If this country understood it was at war, someone like Kaiser would emerge who would have oil flowing from the rocks in 2 years. As it is, even a strong president like Bush is forced to make friendly and tread lightly with terrorist nations like Saudi and Iran because of the political realities America-hating leftists create in our own country. Republicans need to wage war on Democrats and leftists if they are ever to lead us to true victory against terror.
"The Last SUV. Now playing on the Current Channel. A futuristic docucommentary on why the combustion engine is pure evil. ;-)"
What a surprise. Al Gore's channel trying to telling us that cars are a bigger threat to the world than nuclear war.
Phoooey.
Thanks. I was just about to ask what stock would be good to buy in light of this info and I saw your post. Will look into it.
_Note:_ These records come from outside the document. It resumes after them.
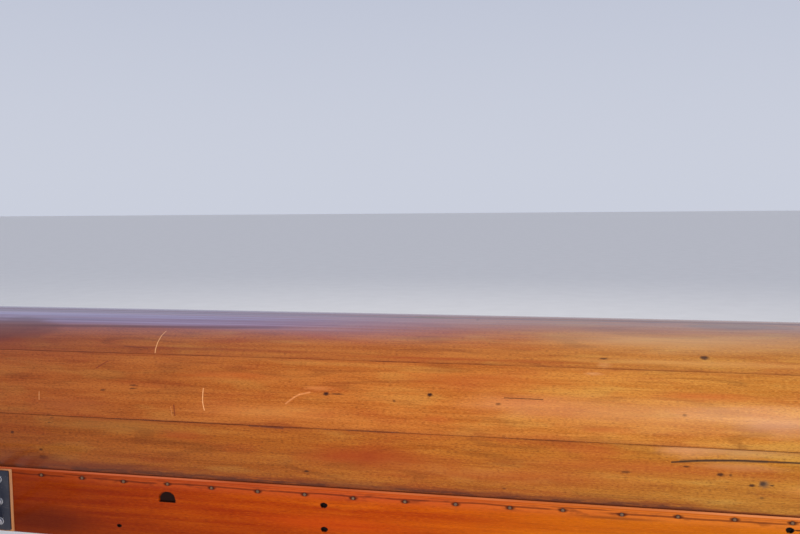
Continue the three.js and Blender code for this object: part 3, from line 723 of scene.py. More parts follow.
def keelFilm(tone, place, along, girth):
    v = planking["film"]
    endStern, endMiddle, endBow = v["end"]
    streaks = cloud(place, (1.6, 150, 1), 4.0, 0.6, 6.0)
    milk = layered(v["milk"], (between(streaks, 0.40, 0.64), v["streak"]),
                   (between(along, 0.40, 0.95, 0.0, 0.85), v["dusty"]),
                   (between(girth, 0.030, 0.008, 0.0, 0.3), v["ridge"]))
    full = between(along, 0.15, 0.80, *v["full"])
    end = minus(plus(between(along, 0.15, 0.60, 0.0, endMiddle - endStern), endStern),
                between(along, 0.60, 1.15, 0.0, endMiddle - endBow))
    away = between(apart(along, v["middle"]), 0.95, 2.60, 1.0, 0.30)
    thick = times(between(along, 0.2, 0.7, *v["thick"]), away, between(streaks, 0.30, 0.70, 0.88, 1.06))
    under = times(between(girth, 0.108, 0.165, 0.24, 0.0), between(along, 0.9, 0.5), away)
    sheen = times(between(apart(girth, v["sheenAt"]), 0.004, 0.020, 0.55, 0.0), between(along, 0.55, 0.20), away,
                  between(streaks, 0.3, 0.6))
    rim = times(between(apart(girth, scaled(along, -0.030, 0.1120)), 0.0015, 0.0085, 0.62, 0.0),
                between(along, 0.50, 0.25), between(along, -0.20, -0.06, 0.35, 1.0))
    ridge = between(apart(girth, scaled(along, -0.013, 0.0230)), 0.001, 0.007, 0.60, 0.0)
    return layered(tone, (under, v["milk"]), (between(girth, full, end, thick, 0.0), milk), (sheen, v["sheen"]),
                   (rim, v["rim"]), (ridge, v["ridge"]),
                   (between(girth, 0.0004, 0.0022, 0.8, 0.0), planking["seamLine"]))


def cedar(name, strake, side, seed):
    v = planking
    low, high = (share * hull["girth"] for share in v["strakes"][strake][:2])
    deep, middle, light = v["tones"][strake]
    newMaterial(name, Roughness=0.45, Coat_Roughness=0.13, Coat_IOR=1.27, Specular_IOR_Level=0.08)
    place = put("UVMap", uv_map="planks")[0]
    along, girth, _ = split(place)
    grain = use(woodGrain, Vector=place, Along=15.0, Across=430.0, Seed=seed)
    fibre = use(woodGrain, Vector=place, Along=170.0, Across=660.0 if strake == "side" else 860.0, Seed=seed + 9)
    hue = cloud(place, (7.0, 36.0, 1.0), 3.0, 0.5, seed + 2)
    dark = shade(deep, 0.40)
    lines = times(between(grain["Rings"], 0.70, 1.0), between(grain["Patch"], 0.46, 0.60), 0.30)
    tone = layered(
        deep, (between(grain["Broad"], 0.34, 0.66), light), (0.70, middle),
        (between(hue, 0.52, 0.66, 0.0, 0.30), v["redWood"]), (between(hue, 0.47, 0.34, 0.0, 0.36), v["tanWood"]),
        (between(grain["Fine"], 0.50, 0.66, 0.0, 0.27), dark), (between(grain["Fine"], 0.47, 0.34, 0.0, 0.24), light),
        (between(fibre["Fine"], 0.50, 0.66, 0.0, 0.55), dark), (between(fibre["Fine"], 0.47, 0.34, 0.0, 0.50), light),
        (lines, shade(deep, 0.55)))
    tone = bare = faded(tone, along)
    if side < 0:
        tone = ownMarks(tone, place, low, high)
    for at, sign in ((low, 1), (high, -1)):
        if 0 < at < hull["girth"] * 0.99:
            tone = seamDark(tone, place, along, times(minus(girth, at), sign))
    if strake == "side":
        tone = edgeGrime(tone, place, along, minus(high, girth))
    if strake == "garboard":
        tone = keelFilm(tone, place, along, girth)
        for row in v["smears"] if side < 0 else ():
            tone = marked(tone, place, *row, 0.5, 1.0)
    tone = mixed(put("Attribute", attribute_name="outside")["Fac"], bare, tone)
    gloss = times(between(grain["Broad"], 0.3, 0.7, 0.85, 1.0), between(girth, 0.006, 0.045, 0.50, 1.0))
    height = plus(times(grain["Fine"], 0.6), times(grain["Broad"], 0.8))
    return painted(tone, height, 0.10, 0.0006, Coat_Weight=gloss)


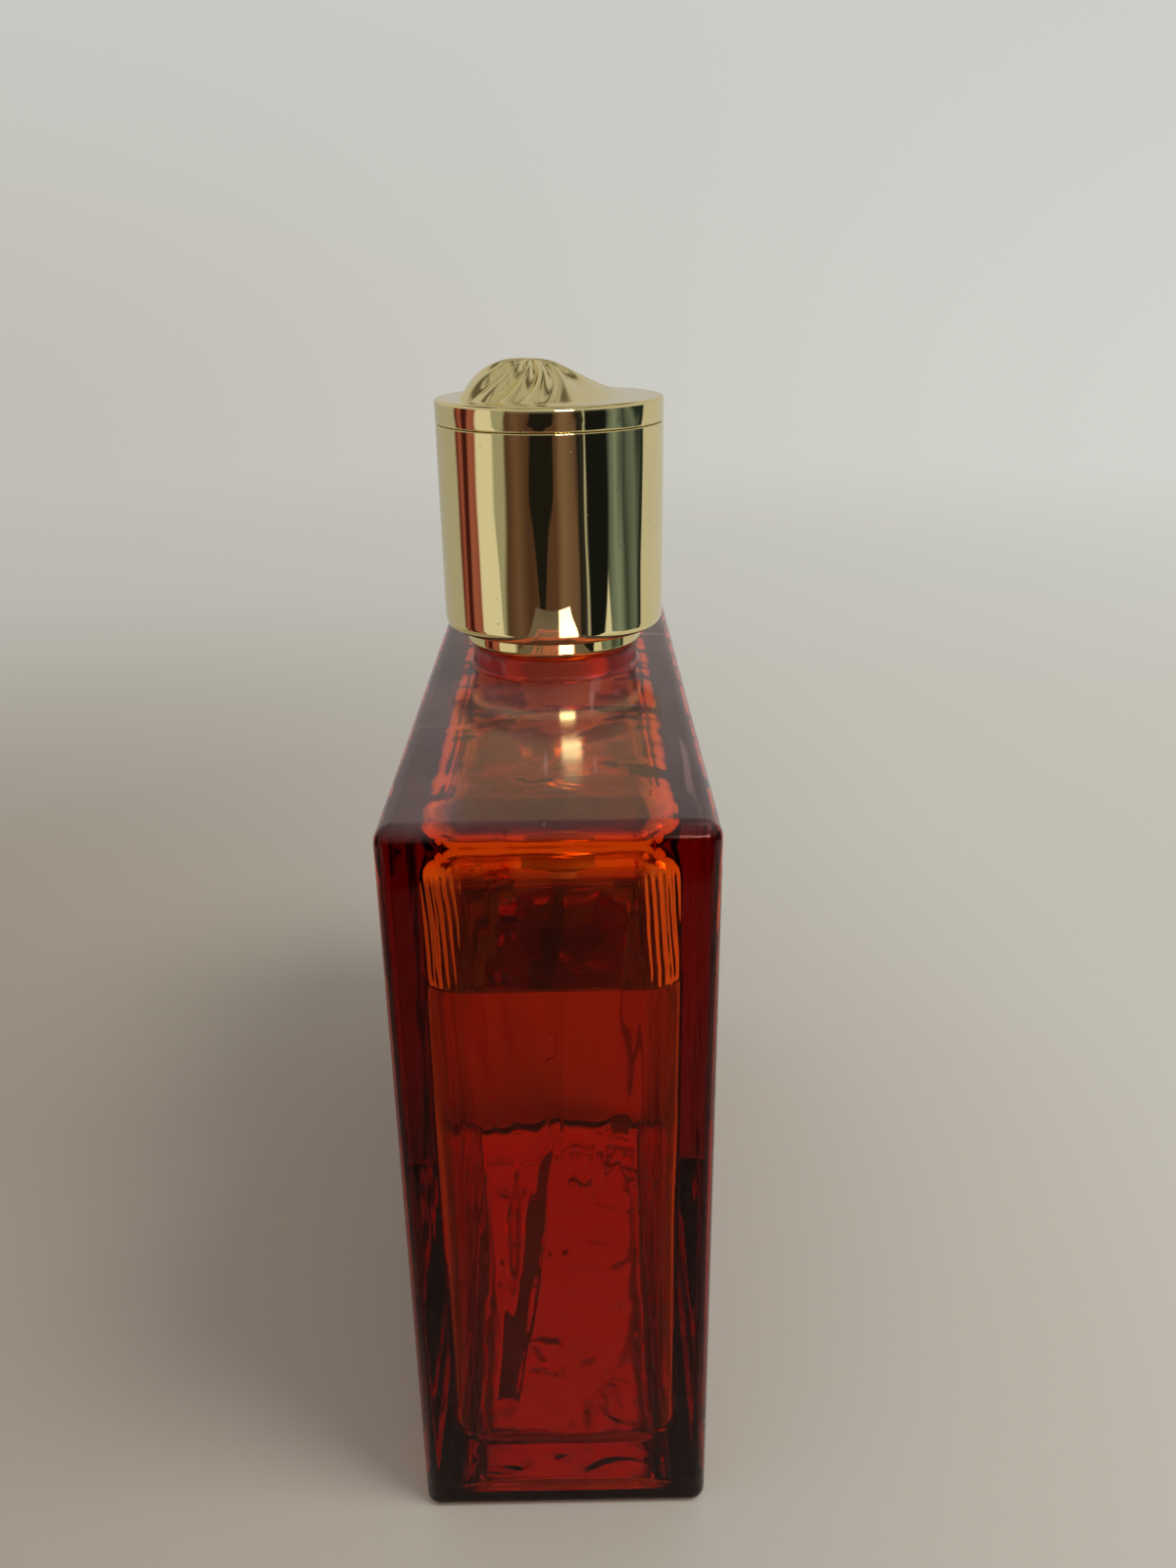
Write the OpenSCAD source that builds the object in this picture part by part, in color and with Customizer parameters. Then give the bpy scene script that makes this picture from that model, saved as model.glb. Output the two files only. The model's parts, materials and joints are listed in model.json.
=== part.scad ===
// Spray flask for perfume: a thick glass block with a crimped fine-mist pump,
// a metal collar and a lift-off metal cap. Millimetres, +Z up, origin at the
// centre of the base, broad face along X.

/* [Glass] */
// Width of the flask across its broad face
glass_width = 100; // [94:1:120]
// Thickness of the flask from front to back
glass_thickness = 30; // [28:0.5:36]
// Height of the flat top above the base
glass_height = 80; // [76:1:100]
// Glass in each broad wall
side_wall = 3; // [2.5:0.25:6]
// Glass in each narrow end wall
end_wall = 6; // [5:0.5:10]
// Glass in the base
base_wall = 4; // [3:0.5:8]
// Glass over the cavity
top_wall = 4; // [3:0.5:5]
// Height of the perfume's surface above the base
fill_height = 62; // [40:1:64]

/* [Pump] */
// Travel of the button
stroke = 4.2; // [3:0.1:4.2]
// Bore of the pump barrel
barrel_bore = 6.6; // [6.4:0.1:6.8]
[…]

--very little of it does this. Overall, shale is a very low grade, expensive source of kerogen---
If we 'know' we can't drill out way to energy independence, it must also be true and we can just -NOT- drill our way to energy DEpendence. Oh wait, we are already doing that.....you got to be a special kind of crazy to use logic like that.
I'll take 1 million of those $30 Oil barrels.
"stock tip(Buy CAT stock) they are the ones that make the HUGE mining trucks that would be used to haul all of the shale..they cost 3-4 million each"
Better yet, find out which company has a working down well steam generator.